N.Y. firefighters memorial destroyed in police pursuit
The Firefighters Memorial on Staten Island was struck by suspects in a stolen vehicle
By Kayla Simas
Staten Island Advance
NEW YORK — A wild police chase involving two juvenile suspects early Monday wiped out a Concord monument that has stood for the last 30 years honoring those who’ve died in the line of duty.
The Firefighters Memorial, which sits at the intersection of Clove Road, Richmond Road, Targee Street and Narrows Road South, was hit by a stolen vehicle, representatives from both FDNY and NYPD confirmed.
Deputy Chief Joe Harris, of Division 8, which houses Rescue Co. 5 and Engine Co. 16, across the street from the memorial, said it’s “disheartening” to see the monument damaged.
Police told the Staten Island Advance/SILive.com that the incident unfolded when officers were notified of a stolen vehicle crossing the Verrazano-Narrows Bridge towards Staten Island shortly around 3:30 a.m.
After a “very brief” pursuit, the driver lost control of the vehicle, crashed into the monument and continued on before the individuals were apprehended on Rhine Avenue.
Two 16-year-old males were arrested and charged with one count of grand larceny, one count of criminal mischief, one count of stolen property and one count of unauthorized use of a vehicle, the spokesperson said.
One other individual fled the scene, the spokesperson said.

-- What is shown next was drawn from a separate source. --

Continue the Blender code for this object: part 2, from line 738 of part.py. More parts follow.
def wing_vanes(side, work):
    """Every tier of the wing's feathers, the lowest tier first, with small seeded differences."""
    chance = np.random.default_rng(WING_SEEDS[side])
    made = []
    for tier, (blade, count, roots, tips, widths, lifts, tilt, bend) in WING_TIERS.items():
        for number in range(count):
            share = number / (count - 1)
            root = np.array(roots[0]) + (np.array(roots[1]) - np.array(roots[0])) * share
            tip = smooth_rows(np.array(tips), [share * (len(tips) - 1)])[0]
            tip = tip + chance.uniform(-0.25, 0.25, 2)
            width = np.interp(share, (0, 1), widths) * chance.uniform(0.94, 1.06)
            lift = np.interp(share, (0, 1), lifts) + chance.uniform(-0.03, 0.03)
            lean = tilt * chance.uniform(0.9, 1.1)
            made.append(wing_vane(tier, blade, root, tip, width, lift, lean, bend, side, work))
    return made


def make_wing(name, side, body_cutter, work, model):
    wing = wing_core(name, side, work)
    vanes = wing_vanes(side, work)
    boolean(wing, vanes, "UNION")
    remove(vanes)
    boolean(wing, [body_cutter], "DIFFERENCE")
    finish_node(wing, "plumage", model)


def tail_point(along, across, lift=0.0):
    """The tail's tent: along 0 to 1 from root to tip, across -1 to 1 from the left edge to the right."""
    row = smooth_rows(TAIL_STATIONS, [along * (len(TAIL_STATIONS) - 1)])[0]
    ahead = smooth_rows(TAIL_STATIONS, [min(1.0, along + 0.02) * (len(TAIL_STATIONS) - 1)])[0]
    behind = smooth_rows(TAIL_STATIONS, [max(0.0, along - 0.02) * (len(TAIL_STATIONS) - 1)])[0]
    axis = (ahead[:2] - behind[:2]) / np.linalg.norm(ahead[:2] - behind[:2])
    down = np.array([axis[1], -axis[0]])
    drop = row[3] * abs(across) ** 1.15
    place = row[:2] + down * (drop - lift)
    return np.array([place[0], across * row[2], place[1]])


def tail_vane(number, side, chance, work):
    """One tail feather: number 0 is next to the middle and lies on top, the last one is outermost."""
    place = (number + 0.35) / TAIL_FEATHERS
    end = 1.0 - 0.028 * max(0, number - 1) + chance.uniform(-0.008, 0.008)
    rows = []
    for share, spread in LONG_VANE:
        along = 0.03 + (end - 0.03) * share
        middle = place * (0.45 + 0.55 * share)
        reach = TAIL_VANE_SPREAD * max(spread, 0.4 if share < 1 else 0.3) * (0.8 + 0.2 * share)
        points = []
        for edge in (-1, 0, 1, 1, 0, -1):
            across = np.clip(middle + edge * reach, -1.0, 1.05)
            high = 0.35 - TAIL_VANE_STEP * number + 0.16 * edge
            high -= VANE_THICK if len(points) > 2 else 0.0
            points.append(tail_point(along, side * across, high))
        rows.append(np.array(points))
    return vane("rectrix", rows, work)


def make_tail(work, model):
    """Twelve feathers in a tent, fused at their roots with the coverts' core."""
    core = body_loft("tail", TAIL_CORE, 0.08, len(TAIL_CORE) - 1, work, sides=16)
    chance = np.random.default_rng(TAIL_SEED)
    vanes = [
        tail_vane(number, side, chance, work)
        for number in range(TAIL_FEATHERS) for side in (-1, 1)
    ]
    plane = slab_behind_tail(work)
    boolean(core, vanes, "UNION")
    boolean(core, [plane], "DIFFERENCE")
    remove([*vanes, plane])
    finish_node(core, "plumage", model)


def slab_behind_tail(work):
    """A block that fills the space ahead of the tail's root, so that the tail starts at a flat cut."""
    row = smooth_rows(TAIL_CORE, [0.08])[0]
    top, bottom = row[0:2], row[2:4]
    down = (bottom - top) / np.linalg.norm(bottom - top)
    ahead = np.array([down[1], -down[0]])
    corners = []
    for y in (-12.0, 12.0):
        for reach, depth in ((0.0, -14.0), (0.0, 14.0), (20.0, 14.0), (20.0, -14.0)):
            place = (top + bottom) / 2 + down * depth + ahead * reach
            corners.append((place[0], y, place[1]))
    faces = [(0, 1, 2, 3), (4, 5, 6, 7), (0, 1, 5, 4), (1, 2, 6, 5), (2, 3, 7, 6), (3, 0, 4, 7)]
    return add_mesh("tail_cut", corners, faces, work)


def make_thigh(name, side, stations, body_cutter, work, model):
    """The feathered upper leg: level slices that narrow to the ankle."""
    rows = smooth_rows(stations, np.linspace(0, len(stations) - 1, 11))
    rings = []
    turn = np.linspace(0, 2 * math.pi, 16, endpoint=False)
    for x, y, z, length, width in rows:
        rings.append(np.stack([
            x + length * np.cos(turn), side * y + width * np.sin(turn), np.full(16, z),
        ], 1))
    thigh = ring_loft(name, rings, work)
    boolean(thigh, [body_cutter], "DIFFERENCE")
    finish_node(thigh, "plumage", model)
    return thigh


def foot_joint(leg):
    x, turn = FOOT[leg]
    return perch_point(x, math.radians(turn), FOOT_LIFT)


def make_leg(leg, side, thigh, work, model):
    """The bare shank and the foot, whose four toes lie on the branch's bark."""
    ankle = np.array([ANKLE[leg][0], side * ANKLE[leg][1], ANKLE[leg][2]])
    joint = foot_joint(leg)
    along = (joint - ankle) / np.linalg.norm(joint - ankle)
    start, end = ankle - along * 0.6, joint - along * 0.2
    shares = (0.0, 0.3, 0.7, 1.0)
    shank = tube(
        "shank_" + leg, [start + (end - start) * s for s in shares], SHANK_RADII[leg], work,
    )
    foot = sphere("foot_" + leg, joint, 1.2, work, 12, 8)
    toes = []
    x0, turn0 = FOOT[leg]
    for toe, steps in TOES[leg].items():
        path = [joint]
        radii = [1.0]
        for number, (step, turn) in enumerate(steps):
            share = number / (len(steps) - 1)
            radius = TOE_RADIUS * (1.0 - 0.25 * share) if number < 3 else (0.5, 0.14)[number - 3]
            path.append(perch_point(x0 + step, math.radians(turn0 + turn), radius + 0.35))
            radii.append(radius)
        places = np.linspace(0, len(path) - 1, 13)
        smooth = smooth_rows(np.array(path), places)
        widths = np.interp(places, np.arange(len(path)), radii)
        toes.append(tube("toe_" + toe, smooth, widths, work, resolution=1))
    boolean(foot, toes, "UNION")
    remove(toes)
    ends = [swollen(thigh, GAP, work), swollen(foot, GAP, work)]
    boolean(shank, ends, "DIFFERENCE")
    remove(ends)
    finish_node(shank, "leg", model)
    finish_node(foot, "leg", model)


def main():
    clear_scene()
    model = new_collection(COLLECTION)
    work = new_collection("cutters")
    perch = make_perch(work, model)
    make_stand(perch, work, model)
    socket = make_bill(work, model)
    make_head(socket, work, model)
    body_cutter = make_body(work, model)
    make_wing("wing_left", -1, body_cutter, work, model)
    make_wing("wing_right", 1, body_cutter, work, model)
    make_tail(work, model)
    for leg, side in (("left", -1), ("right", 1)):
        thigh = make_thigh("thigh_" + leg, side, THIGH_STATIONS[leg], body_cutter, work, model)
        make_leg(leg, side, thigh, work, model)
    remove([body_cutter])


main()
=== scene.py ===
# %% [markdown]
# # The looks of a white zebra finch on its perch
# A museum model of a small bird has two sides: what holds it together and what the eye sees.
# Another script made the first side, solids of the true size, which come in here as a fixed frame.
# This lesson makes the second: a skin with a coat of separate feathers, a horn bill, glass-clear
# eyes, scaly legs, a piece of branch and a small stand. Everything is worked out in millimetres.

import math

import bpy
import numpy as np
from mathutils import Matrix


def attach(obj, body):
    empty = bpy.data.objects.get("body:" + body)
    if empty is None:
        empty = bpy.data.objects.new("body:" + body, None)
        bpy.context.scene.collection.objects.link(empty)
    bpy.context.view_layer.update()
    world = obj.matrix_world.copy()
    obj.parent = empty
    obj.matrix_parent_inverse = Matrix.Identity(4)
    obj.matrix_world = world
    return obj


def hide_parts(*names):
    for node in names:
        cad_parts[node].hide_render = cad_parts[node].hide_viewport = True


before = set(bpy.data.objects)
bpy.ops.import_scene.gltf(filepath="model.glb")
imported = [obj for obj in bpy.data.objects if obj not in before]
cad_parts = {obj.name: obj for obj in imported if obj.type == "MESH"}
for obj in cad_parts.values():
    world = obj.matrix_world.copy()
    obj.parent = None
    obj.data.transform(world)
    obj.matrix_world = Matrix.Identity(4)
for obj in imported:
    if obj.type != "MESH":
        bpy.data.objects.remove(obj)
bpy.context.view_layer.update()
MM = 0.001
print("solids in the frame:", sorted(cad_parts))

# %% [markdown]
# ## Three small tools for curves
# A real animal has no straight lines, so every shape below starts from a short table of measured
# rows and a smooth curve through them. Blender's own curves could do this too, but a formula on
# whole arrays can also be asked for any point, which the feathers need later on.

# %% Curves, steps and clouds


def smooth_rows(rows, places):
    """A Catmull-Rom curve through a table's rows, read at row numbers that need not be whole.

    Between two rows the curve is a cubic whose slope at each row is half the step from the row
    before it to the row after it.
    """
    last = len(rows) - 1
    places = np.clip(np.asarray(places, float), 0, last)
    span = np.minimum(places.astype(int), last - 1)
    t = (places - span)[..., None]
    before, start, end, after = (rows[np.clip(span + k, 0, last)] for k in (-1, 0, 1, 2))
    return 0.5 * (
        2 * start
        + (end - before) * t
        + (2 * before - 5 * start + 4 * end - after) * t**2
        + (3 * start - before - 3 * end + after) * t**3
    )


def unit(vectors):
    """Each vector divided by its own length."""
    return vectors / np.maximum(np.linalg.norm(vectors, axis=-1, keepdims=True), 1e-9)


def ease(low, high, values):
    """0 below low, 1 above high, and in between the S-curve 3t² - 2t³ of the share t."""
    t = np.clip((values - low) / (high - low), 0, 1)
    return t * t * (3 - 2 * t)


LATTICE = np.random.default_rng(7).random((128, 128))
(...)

At the location of the monument, tire tracks and small pieces of automobile debris could be seen on the grass and area surrounding the memorial. The 6-foot tall stone statue that stood at the center of the memorial, inscribed with names of the fallen and the Firefighters Prayer, was knocked to the ground, with a portion of it in pieces.
Along with the monument, the flagpole that stood beside it was down, as well as a piece of steel from the World Trade Center.
An additional monument that stands in honor of 9/11 was untouched, as was the statue of a firefighter hugging Jesus Christ.
According to Staten Island Advance archives, the Firefighters Memorial was erected by retired firefighters to honor anyone from Staten Island who has died on the line of duty.
Harris told the Advance that a group of retired firefighters maintains the property’s grounds.
“It’s disheartening to see, and especially for the retirees who helped to put it up and even continue to maintain it,” said Harris. “For all they do for the memorial, it’s sad to see this happen. It’s also a place many firefighters stop by before heading out to the Sept. 11 ceremony in Manhattan.”
Harris noted that this is a tough time for this incident to occur, when next month will mark the 22nd anniversary of 9/11.
According to Advance archives, then-Rescue Co. 5′s Lt. John Ferry told the Advance the monument “will give us a place where we can go as Staten Islanders and show the respect that these men deserve.”
Harris said the next step would be to repair or replace the monument.